* Start *
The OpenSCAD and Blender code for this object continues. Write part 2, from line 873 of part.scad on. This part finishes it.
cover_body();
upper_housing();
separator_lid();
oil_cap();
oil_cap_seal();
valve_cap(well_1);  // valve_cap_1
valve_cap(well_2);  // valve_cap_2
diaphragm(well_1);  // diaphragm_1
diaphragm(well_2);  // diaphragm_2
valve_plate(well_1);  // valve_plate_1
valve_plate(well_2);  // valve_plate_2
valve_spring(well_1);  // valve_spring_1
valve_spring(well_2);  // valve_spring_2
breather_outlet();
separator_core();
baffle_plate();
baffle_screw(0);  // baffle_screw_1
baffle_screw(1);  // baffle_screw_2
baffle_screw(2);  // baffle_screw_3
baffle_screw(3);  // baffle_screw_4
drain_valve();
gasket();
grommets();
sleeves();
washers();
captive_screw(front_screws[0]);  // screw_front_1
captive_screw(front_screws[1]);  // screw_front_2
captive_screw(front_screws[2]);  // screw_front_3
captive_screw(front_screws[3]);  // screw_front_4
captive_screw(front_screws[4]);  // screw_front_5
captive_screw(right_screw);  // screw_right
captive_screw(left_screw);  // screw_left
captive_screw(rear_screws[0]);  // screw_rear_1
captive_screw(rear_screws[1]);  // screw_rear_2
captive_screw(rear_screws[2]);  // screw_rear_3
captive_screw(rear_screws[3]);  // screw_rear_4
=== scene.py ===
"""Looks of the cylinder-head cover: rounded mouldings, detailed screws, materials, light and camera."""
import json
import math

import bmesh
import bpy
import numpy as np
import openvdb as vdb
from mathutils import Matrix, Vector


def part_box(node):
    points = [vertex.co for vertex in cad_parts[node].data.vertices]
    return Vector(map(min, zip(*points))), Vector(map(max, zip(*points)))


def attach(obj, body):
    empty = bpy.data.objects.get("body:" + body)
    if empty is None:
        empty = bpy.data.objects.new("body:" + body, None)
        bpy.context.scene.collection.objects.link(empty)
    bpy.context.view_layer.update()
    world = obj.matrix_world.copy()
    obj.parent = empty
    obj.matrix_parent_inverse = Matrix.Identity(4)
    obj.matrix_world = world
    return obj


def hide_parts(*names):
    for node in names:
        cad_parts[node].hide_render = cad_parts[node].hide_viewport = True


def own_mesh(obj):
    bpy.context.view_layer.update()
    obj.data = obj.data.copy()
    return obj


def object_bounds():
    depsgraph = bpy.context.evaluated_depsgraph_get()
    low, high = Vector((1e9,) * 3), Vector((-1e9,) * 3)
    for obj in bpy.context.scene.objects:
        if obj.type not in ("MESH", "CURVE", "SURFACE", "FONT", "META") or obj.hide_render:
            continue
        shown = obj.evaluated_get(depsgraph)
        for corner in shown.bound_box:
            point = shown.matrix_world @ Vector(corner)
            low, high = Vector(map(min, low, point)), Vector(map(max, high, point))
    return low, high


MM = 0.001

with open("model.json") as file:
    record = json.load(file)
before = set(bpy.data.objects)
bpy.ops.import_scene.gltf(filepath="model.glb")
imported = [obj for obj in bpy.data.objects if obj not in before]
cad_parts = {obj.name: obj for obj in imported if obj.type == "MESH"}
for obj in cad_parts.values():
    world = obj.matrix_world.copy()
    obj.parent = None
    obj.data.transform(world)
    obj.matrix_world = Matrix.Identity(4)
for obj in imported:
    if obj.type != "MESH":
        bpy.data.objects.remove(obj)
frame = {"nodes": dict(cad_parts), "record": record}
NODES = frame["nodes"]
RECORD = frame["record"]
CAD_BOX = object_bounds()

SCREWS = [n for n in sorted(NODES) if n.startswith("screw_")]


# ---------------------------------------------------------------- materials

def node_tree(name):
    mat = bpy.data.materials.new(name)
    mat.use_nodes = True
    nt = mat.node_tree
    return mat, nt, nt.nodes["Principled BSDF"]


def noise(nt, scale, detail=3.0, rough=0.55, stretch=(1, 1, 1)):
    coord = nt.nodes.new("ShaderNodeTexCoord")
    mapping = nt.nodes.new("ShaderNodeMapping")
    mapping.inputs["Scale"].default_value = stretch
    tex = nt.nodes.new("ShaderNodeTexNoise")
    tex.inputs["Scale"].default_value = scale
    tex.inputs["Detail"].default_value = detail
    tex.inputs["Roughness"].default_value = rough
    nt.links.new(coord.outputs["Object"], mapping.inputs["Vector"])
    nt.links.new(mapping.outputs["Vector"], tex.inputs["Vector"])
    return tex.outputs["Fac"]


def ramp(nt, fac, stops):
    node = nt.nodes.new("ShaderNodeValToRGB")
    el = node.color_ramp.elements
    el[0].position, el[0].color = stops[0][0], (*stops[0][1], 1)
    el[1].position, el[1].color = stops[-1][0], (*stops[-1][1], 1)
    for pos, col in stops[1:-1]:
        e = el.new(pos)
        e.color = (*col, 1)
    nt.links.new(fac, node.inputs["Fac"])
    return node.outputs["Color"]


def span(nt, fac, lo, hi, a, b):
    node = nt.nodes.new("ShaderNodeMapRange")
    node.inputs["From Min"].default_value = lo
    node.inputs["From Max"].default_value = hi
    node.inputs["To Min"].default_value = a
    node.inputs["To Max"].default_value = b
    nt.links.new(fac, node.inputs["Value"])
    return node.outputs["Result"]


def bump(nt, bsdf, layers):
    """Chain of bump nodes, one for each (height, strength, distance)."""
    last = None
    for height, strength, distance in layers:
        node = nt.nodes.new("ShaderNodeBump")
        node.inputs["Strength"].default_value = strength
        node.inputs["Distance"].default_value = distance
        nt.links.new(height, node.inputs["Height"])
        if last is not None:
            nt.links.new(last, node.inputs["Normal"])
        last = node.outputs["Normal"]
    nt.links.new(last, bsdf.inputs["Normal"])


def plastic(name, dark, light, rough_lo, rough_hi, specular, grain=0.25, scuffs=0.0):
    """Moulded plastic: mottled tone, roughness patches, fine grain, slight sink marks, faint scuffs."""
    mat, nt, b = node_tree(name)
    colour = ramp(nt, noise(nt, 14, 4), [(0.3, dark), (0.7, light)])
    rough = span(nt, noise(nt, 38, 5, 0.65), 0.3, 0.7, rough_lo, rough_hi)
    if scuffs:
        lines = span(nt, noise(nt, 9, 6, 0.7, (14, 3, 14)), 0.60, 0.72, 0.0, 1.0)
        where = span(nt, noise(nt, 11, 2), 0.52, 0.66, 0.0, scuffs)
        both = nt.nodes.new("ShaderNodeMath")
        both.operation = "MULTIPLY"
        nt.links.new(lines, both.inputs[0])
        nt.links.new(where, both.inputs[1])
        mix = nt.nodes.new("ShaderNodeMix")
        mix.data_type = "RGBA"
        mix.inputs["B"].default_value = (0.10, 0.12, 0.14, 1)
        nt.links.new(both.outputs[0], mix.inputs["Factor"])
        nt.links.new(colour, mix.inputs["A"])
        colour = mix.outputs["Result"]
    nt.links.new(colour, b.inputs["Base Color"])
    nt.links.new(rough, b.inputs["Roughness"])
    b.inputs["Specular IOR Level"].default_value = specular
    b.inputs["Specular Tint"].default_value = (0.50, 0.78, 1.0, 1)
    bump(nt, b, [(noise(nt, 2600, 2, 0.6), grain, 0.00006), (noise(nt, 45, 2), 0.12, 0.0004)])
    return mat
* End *
▸ WRITTEN TASK: Copy each line of the listing that holds the word "return".

▸ FINISHED EXERCISE:
    return Vector(map(min, zip(*points))), Vector(map(max, zip(*points)))
    return obj
    return obj
    return low, high
    return mat, nt, nt.nodes["Principled BSDF"]
    return tex.outputs["Fac"]
    return node.outputs["Color"]
    return node.outputs["Result"]
    return mat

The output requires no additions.